• [EXERCISE GOAL]:
Copy out the lines of the records below, and only those lines, from the one with "of the footprint." through the one with "points = [vertex.co", exactly as they appear.

━━━

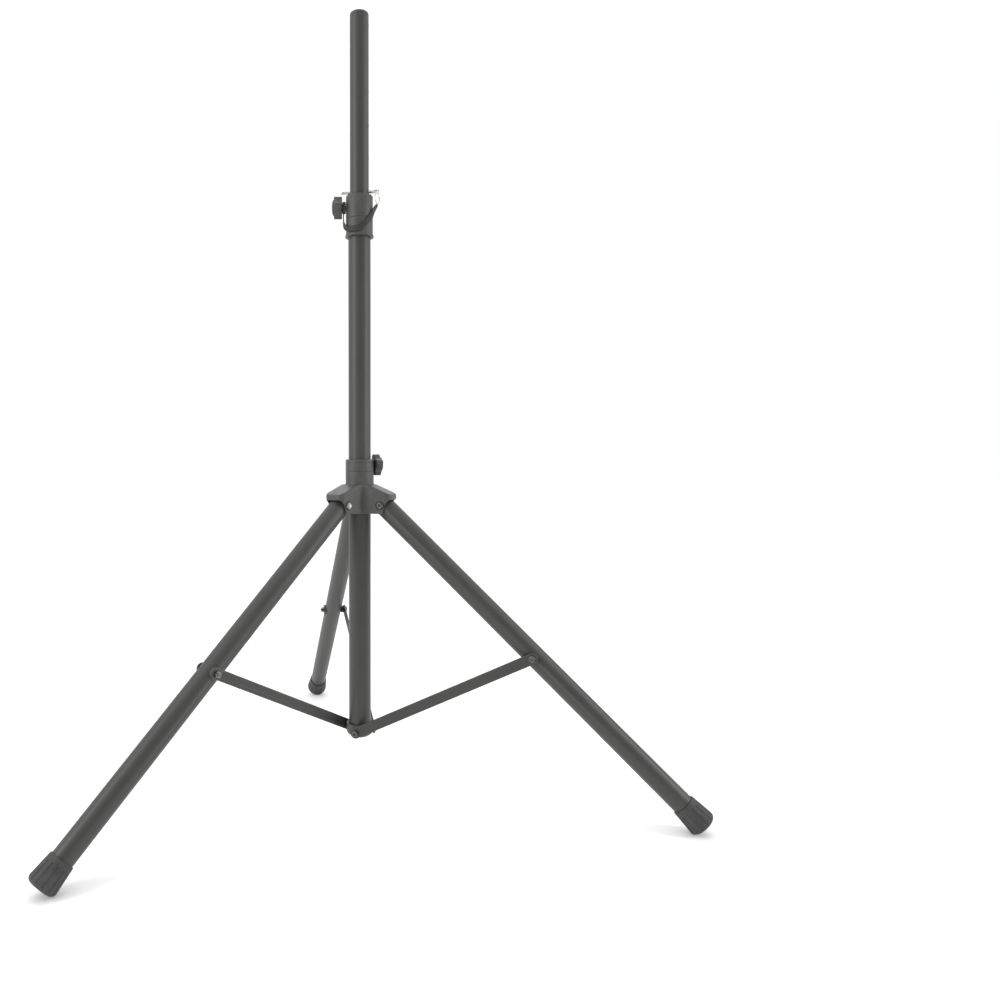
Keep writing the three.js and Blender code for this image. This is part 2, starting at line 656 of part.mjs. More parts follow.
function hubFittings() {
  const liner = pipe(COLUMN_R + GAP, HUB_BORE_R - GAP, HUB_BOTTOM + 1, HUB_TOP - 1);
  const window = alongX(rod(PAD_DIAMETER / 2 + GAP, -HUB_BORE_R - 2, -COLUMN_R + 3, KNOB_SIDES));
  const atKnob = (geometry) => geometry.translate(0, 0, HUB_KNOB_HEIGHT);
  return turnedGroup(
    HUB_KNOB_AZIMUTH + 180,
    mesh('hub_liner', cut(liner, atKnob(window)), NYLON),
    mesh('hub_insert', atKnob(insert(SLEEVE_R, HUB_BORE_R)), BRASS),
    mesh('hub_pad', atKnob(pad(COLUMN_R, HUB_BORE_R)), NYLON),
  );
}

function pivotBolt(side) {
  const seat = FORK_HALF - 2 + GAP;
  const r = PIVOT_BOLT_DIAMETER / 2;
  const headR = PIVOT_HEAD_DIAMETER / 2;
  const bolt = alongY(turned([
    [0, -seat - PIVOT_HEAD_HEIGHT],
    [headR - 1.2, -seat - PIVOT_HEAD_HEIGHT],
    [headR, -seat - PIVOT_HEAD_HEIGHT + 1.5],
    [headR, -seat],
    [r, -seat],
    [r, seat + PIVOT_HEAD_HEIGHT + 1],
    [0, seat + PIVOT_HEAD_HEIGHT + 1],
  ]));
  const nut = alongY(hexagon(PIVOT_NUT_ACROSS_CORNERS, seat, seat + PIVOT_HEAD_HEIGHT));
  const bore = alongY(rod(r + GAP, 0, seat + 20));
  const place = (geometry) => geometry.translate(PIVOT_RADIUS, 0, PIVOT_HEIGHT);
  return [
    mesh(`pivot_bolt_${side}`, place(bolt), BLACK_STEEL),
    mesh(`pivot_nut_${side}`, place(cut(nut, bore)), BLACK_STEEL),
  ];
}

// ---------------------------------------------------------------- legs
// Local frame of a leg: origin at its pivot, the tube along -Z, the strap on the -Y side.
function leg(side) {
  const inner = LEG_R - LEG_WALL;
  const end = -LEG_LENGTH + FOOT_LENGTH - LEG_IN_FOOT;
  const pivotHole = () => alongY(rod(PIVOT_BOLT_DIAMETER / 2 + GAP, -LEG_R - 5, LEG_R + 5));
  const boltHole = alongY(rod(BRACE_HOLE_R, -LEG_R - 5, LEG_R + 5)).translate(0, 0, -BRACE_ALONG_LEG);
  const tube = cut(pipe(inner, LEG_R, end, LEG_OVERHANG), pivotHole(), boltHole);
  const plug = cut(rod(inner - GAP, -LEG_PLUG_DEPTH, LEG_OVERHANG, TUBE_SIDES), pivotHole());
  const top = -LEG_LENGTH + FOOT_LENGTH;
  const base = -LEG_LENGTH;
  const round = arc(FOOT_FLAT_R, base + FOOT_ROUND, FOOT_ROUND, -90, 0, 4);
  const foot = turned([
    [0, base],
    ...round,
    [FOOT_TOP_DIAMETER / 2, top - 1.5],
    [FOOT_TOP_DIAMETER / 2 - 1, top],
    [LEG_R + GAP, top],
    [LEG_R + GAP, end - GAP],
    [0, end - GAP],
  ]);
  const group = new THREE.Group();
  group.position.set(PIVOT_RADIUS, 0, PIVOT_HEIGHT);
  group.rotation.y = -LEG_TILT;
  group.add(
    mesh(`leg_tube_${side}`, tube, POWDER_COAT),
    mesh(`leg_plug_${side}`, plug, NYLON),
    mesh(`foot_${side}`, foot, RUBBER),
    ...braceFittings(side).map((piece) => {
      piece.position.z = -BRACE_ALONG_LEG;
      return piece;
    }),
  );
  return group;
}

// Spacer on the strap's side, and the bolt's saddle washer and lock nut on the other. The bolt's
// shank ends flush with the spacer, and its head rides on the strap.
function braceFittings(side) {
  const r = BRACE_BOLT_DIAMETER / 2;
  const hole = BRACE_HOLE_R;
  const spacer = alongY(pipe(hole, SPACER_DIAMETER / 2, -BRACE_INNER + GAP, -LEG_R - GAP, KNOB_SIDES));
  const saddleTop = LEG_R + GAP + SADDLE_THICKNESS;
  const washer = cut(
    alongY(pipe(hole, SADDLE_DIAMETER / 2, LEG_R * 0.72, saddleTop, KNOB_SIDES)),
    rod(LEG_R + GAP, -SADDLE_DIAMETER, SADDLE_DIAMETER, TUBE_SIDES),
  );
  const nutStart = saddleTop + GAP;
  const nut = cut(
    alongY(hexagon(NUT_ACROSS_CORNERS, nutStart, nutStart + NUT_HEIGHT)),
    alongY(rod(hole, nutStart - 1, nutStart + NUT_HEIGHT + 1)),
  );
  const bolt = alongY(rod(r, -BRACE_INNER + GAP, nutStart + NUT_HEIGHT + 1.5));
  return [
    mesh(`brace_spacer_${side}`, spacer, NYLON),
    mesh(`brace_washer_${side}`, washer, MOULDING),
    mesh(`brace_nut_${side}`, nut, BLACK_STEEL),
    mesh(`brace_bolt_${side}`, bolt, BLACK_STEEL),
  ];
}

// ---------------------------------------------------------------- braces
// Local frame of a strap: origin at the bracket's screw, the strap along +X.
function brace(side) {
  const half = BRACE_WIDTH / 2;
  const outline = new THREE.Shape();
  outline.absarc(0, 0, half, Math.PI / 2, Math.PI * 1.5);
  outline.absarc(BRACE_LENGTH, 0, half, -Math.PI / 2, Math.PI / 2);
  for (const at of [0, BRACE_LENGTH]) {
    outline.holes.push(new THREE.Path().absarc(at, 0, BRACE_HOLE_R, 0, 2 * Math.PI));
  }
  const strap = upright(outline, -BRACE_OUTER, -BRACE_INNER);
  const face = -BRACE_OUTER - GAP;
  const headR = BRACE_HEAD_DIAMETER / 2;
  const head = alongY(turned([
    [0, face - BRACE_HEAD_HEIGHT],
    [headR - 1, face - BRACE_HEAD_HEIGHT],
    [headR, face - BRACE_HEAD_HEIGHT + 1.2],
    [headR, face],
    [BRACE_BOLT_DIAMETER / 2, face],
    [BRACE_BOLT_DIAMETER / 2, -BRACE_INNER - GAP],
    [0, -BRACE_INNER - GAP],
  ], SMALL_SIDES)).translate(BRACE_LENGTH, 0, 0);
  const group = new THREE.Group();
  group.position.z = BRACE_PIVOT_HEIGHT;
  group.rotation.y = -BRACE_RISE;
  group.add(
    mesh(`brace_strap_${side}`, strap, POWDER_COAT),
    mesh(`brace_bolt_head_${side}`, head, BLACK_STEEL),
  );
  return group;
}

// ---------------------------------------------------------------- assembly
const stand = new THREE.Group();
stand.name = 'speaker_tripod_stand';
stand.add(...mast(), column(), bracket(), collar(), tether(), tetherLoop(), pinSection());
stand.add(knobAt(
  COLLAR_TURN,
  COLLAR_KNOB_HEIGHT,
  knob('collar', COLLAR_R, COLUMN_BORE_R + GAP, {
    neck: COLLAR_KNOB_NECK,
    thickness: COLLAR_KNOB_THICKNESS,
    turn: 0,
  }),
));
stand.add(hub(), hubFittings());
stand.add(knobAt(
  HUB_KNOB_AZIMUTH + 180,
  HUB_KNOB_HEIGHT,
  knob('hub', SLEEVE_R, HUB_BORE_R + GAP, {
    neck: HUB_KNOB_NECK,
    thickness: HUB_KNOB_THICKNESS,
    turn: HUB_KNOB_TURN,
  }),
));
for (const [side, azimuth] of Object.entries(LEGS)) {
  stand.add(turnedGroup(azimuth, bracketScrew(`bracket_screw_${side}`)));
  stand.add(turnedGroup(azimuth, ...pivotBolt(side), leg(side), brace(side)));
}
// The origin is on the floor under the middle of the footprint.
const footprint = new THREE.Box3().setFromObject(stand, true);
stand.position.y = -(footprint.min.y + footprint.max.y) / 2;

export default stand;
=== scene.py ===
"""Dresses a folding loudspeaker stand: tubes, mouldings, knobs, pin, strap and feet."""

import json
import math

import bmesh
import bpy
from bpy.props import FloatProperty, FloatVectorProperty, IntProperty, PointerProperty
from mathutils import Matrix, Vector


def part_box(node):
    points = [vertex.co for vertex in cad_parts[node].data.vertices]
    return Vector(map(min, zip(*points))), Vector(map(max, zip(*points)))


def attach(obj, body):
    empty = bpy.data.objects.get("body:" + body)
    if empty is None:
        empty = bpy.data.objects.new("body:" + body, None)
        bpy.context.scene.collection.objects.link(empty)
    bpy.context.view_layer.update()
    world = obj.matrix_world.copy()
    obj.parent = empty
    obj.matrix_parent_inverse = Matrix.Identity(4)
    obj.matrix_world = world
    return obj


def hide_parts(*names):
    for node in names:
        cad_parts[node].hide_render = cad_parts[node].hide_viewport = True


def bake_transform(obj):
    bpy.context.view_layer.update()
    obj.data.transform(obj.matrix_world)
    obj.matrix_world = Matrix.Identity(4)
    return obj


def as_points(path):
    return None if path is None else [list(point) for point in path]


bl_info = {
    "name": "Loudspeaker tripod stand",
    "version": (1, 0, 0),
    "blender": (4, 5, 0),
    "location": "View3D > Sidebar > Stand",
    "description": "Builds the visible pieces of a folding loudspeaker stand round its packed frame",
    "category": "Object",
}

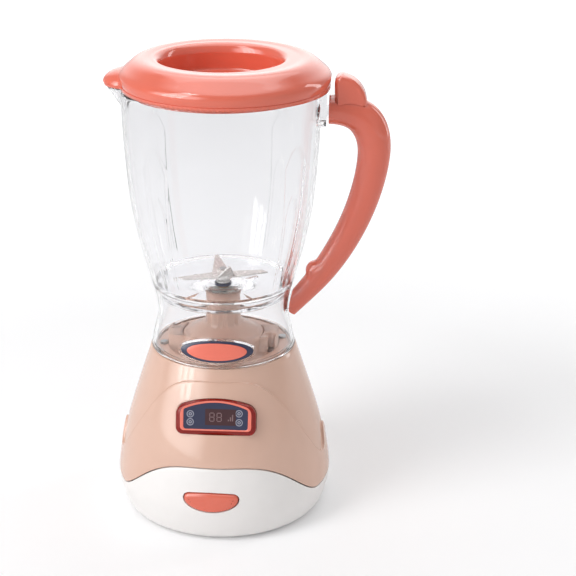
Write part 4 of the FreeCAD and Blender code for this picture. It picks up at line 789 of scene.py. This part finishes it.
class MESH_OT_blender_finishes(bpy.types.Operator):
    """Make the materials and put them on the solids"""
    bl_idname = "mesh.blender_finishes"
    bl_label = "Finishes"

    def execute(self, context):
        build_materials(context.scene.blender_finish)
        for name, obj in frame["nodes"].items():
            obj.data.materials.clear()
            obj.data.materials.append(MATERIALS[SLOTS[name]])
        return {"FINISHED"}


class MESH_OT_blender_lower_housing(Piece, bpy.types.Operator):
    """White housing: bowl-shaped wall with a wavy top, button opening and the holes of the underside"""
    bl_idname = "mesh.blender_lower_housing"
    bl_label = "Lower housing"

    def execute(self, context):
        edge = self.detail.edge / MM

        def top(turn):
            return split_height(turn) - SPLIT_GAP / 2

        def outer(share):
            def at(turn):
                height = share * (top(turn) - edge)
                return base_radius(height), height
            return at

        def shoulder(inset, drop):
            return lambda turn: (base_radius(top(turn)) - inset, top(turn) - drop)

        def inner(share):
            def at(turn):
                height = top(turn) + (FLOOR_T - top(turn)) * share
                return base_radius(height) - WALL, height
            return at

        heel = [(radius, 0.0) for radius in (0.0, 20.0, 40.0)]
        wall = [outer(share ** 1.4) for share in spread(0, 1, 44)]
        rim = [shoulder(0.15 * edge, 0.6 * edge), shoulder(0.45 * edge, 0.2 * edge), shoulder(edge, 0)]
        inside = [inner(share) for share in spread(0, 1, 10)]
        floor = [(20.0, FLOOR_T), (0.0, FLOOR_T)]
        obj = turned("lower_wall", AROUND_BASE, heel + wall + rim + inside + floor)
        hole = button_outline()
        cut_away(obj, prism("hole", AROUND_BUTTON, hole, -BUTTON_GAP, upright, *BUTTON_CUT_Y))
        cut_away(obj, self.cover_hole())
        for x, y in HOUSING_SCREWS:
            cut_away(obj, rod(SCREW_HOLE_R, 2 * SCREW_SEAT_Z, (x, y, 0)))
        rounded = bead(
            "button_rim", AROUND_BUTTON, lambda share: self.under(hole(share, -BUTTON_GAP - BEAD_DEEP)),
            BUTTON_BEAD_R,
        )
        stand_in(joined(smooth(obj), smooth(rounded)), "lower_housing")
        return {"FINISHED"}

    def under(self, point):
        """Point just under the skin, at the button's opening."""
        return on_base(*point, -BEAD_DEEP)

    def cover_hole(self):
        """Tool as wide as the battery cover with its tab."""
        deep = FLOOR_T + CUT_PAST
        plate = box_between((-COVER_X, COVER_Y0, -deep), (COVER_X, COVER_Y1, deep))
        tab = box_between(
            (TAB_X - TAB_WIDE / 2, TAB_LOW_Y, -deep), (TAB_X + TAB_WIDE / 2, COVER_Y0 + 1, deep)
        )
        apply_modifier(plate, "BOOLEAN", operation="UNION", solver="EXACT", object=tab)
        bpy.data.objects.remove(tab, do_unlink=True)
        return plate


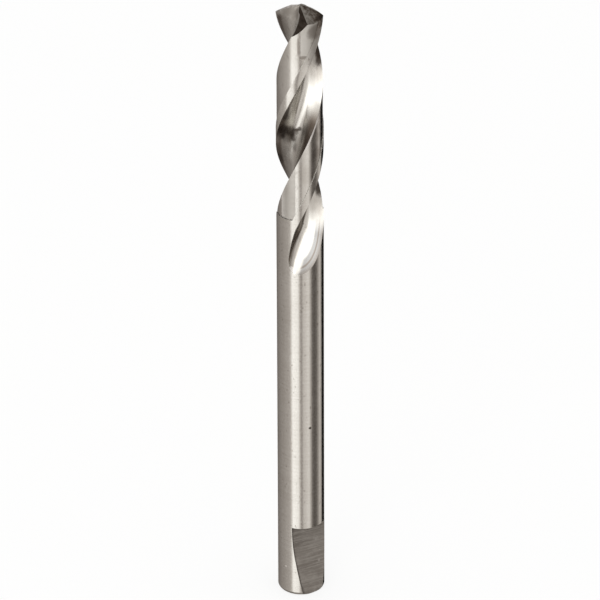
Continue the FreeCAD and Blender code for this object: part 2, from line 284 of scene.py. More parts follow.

━━━

• [WRITTEN SOLUTION]:
// The origin is on the floor under the middle of the footprint.
const footprint = new THREE.Box3().setFromObject(stand, true);
stand.position.y = -(footprint.min.y + footprint.max.y) / 2;

export default stand;
=== scene.py ===
"""Dresses a folding loudspeaker stand: tubes, mouldings, knobs, pin, strap and feet."""

import json
import math

import bmesh
import bpy
from bpy.props import FloatProperty, FloatVectorProperty, IntProperty, PointerProperty
from mathutils import Matrix, Vector


def part_box(node):
    points = [vertex.co for vertex in cad_parts[node].data.vertices]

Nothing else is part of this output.